(Given data)
»»

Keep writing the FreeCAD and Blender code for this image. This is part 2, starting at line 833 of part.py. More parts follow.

««
»»

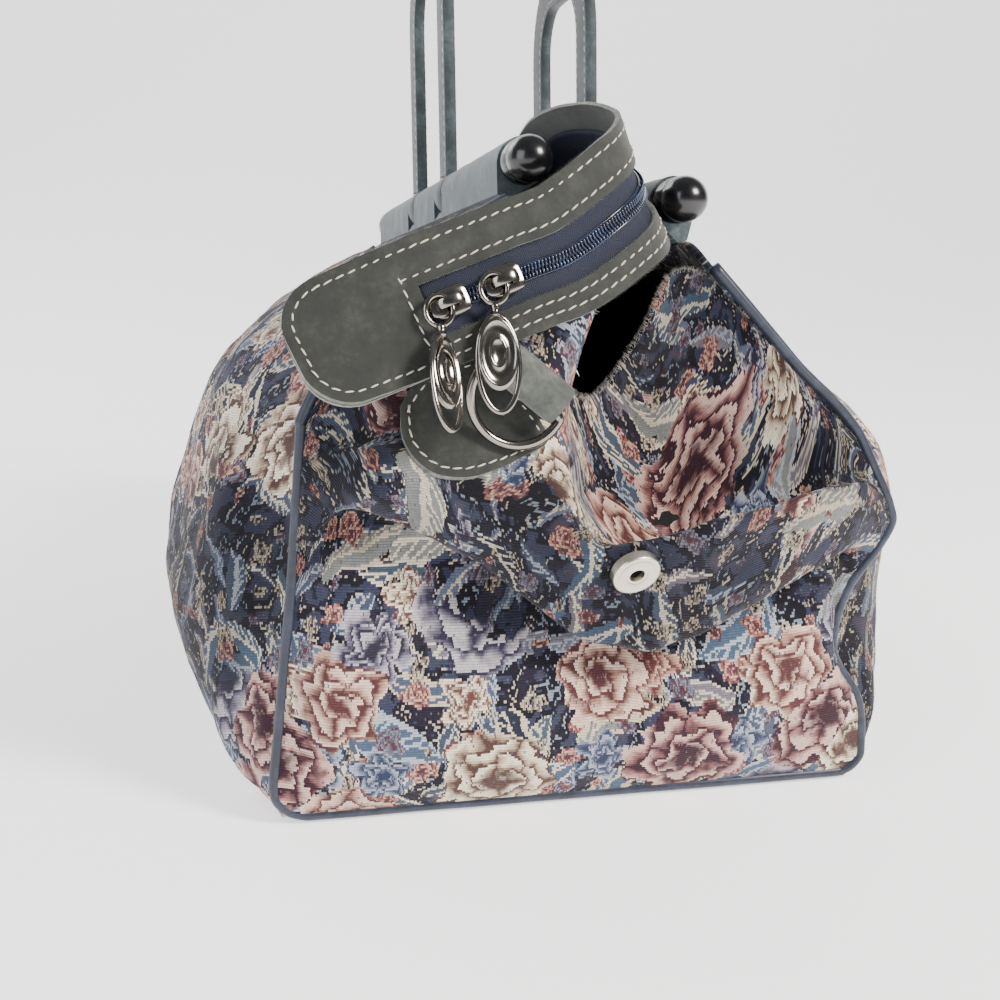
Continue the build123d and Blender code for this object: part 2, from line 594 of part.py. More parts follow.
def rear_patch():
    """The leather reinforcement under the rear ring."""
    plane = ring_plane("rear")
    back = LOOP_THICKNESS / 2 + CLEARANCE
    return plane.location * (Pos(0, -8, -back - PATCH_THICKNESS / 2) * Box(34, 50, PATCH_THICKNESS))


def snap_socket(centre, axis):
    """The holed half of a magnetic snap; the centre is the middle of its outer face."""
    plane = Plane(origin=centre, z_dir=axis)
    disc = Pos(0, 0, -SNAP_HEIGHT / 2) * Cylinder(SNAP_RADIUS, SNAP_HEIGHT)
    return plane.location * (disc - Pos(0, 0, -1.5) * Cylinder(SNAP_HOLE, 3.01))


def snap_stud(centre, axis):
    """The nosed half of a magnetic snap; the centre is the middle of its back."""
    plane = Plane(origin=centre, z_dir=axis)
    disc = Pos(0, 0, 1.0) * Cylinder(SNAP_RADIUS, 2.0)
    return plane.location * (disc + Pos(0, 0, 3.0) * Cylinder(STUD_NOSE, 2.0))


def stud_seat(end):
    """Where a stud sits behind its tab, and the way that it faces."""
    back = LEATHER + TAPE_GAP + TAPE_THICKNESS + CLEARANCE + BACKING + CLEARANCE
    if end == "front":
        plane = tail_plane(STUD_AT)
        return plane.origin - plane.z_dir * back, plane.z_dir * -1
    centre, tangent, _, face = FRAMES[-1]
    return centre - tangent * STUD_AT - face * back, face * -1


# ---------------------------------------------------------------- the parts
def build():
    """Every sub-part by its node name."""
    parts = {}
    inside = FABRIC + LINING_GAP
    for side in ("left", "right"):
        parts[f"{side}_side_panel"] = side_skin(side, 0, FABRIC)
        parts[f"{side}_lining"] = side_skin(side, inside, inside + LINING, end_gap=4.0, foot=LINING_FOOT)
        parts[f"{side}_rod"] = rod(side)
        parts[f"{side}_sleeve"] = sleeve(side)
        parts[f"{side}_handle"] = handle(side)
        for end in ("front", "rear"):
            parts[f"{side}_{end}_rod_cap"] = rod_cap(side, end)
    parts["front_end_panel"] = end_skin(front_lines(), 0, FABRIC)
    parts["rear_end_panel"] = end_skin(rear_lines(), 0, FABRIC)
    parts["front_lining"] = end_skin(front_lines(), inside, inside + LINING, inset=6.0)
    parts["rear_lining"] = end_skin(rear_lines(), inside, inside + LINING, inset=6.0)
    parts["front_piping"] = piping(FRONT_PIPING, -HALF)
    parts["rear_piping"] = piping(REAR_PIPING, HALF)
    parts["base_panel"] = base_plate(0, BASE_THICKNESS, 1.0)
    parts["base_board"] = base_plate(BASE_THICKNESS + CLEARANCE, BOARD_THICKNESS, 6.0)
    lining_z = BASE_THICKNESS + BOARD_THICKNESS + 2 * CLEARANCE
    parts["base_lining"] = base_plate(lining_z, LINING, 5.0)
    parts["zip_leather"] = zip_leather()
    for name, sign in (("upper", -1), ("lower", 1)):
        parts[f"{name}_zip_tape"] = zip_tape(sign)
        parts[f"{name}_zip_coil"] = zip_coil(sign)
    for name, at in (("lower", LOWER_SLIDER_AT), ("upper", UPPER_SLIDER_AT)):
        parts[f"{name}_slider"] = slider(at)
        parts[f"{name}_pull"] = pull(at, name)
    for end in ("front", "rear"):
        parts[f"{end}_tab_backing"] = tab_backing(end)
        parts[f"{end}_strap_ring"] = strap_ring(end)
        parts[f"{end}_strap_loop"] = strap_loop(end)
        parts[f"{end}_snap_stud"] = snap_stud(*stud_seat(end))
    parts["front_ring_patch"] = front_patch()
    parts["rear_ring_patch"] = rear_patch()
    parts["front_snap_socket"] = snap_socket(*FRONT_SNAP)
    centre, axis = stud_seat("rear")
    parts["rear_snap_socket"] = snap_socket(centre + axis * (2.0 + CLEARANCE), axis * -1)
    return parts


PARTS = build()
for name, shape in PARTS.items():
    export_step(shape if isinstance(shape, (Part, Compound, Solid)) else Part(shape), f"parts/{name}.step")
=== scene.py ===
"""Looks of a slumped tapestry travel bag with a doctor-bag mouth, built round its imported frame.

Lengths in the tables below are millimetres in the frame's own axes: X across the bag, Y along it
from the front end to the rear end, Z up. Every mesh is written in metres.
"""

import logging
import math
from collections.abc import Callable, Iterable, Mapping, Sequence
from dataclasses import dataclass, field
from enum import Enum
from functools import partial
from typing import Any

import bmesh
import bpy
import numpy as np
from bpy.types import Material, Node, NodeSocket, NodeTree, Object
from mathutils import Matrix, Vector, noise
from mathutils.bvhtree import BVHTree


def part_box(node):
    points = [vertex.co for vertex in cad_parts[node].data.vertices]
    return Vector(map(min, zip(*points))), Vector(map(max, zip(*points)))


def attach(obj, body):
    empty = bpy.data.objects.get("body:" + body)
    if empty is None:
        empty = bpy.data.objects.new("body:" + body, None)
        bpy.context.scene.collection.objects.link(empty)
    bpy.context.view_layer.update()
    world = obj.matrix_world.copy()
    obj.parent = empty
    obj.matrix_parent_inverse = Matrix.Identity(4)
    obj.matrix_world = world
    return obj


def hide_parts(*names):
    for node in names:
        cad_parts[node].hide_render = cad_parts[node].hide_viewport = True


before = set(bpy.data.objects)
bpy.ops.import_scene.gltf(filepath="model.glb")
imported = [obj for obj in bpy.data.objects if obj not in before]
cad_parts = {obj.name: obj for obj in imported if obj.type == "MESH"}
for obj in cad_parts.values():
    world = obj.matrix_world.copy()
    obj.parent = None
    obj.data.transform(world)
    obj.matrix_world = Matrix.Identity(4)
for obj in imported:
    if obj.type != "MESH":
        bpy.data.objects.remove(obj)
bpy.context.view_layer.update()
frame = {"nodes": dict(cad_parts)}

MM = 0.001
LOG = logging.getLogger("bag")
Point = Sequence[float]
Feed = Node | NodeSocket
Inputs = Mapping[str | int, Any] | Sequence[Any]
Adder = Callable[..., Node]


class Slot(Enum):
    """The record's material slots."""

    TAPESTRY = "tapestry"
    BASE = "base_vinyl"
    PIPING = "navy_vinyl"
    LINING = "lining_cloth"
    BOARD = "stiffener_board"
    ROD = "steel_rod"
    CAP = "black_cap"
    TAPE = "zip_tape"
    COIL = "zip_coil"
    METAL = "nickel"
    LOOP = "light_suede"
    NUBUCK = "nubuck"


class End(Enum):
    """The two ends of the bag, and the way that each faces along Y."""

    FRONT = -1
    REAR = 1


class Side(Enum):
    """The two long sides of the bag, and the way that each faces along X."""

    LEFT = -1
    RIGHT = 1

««
»»

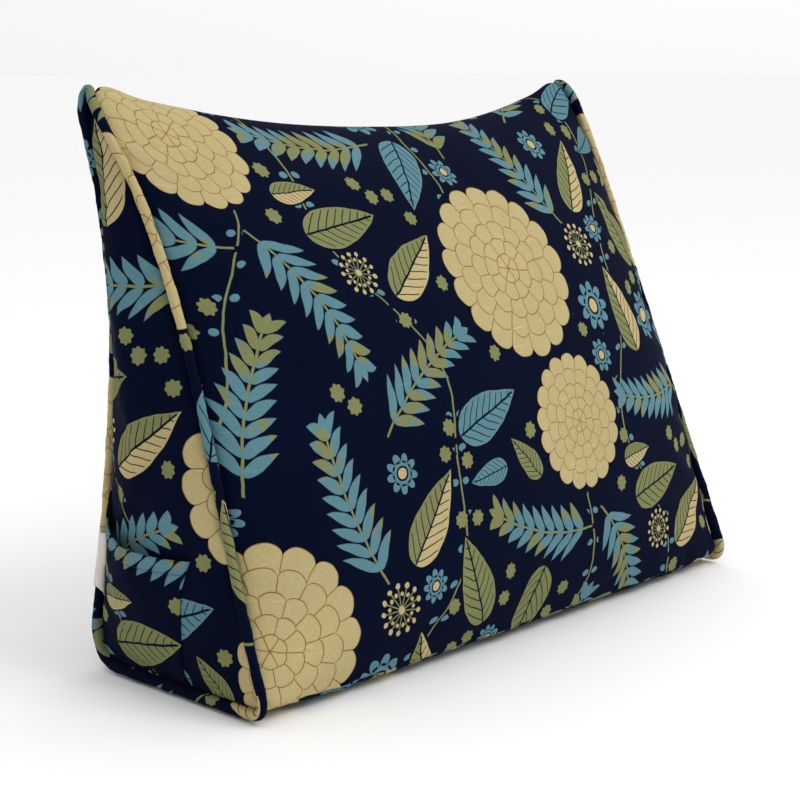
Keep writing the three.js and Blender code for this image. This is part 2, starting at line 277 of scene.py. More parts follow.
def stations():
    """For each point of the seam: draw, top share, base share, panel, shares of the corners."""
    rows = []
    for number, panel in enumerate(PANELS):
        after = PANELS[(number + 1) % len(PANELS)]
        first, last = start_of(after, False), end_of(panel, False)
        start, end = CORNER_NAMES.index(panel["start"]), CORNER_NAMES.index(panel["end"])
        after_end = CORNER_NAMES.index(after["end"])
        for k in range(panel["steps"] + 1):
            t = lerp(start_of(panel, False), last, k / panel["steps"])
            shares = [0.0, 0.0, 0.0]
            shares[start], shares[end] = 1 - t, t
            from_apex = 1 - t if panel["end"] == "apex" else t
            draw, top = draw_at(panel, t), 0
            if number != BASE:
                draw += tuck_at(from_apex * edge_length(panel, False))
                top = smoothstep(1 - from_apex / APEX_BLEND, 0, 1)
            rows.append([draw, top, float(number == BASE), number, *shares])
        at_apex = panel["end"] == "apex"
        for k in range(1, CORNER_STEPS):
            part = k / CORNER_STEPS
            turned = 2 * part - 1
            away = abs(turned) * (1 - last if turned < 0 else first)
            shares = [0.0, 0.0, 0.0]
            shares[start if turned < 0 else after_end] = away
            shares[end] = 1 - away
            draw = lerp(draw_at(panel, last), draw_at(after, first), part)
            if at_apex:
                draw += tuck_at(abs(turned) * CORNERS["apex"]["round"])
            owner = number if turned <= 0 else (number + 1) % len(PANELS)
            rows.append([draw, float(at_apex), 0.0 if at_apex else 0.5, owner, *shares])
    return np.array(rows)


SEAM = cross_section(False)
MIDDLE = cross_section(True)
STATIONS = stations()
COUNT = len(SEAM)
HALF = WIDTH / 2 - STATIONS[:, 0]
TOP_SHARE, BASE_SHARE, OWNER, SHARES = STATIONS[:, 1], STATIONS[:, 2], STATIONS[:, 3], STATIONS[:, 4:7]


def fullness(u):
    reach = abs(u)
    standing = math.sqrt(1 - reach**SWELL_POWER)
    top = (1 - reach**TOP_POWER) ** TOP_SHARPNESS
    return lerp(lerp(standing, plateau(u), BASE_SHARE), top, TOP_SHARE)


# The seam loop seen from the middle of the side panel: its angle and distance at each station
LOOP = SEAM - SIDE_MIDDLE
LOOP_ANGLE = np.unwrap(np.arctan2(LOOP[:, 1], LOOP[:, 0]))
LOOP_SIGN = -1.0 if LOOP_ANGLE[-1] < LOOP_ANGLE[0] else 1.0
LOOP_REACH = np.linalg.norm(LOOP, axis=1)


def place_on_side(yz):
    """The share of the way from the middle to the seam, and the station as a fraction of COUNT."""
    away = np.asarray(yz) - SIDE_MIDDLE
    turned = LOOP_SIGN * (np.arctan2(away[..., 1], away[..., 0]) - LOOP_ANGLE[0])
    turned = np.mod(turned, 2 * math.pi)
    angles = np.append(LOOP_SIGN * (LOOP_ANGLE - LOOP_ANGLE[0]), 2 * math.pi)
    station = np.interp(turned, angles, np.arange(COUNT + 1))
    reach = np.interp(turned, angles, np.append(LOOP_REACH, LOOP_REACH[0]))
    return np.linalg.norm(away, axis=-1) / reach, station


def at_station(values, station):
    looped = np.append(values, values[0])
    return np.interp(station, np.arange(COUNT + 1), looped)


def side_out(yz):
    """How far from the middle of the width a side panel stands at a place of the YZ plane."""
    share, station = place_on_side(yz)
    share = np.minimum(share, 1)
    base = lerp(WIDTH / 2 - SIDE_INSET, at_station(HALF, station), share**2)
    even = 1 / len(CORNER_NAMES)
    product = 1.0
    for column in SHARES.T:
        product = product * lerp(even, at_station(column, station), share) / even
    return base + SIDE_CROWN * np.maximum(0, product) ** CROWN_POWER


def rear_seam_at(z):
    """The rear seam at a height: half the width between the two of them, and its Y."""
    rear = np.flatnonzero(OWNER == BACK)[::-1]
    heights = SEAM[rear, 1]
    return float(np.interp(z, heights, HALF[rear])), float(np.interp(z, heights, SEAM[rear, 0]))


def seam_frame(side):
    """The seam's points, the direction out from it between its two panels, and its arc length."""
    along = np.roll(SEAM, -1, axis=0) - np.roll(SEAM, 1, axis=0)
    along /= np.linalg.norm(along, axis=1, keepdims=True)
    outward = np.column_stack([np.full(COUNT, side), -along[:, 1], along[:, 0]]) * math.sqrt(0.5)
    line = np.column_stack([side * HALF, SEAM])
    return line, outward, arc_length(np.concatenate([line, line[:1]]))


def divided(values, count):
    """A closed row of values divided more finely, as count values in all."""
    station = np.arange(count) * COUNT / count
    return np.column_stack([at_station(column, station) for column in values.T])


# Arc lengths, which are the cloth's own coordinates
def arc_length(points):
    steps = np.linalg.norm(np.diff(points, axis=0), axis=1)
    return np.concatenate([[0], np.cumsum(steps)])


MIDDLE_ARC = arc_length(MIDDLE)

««

(Given instruction)
Your task is to retype the entries verbatim, starting with the line that holds "obj.matrix_parent_inverse = Matrix.Identity(4)" and stopping after the line that holds "imported = [obj".

(Task result)
    obj.matrix_parent_inverse = Matrix.Identity(4)
    obj.matrix_world = world
    return obj


def hide_parts(*names):
    for node in names:
        cad_parts[node].hide_render = cad_parts[node].hide_viewport = True


before = set(bpy.data.objects)
bpy.ops.import_scene.gltf(filepath="model.glb")
imported = [obj for obj in bpy.data.objects if obj not in before]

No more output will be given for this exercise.